Concept

Conscious Thought Control

Definition

Conscious thought control is the practice of directing what the mind dwells on, instead of letting the mind dwell on whatever caught its attention last. It does not mean controlling every passing thought — that is impossible and exhausting. It means controlling the second-order question: now that this thought has appeared, do I keep watering it, or do I let it pass and turn attention elsewhere?

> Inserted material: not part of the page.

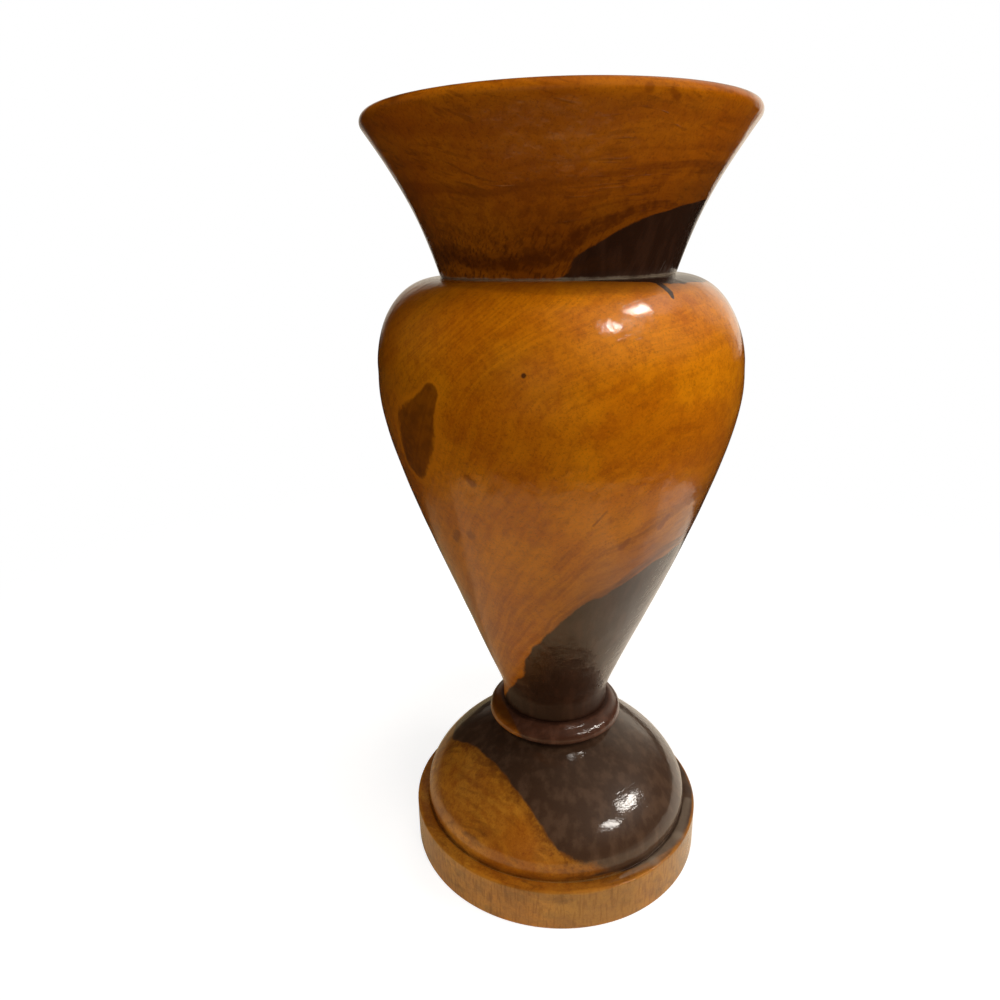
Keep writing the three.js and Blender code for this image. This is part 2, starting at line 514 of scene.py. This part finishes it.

Maxwell Maltz treated this as the most leveraged daily practice in the entire psycho-cybernetic system. The cybernetic machinery uses whatever pictures are kept in active rotation as targets. If the rotation contains a vivid catalog of insults, failures, and worst-case scenarios, the system steers toward those. If it contains rehearsed scenes of competence, connection, and the desired future, the system steers toward those instead.

Why it matters

How it works

The practice has three moves. First, notice. The mind has been carrying something for the last few minutes — name it. Second, decide. Is this thought worth more attention, or have I already extracted everything useful from it? Third, redirect. If it is done, pick a different picture — a constructive scene, a recalled success, the next concrete task — and put attention there. The unwanted thought will return; notice, decide, redirect again. Each cycle weakens the pattern.

Maltz combined this with daily mental rehearsal sessions: twenty to thirty minutes of deliberate practice, picturing the version of the self the cybernetic system should be solving for. Outside those sessions, conscious thought control is the moment-to-moment maintenance that keeps the rehearsal from being undone.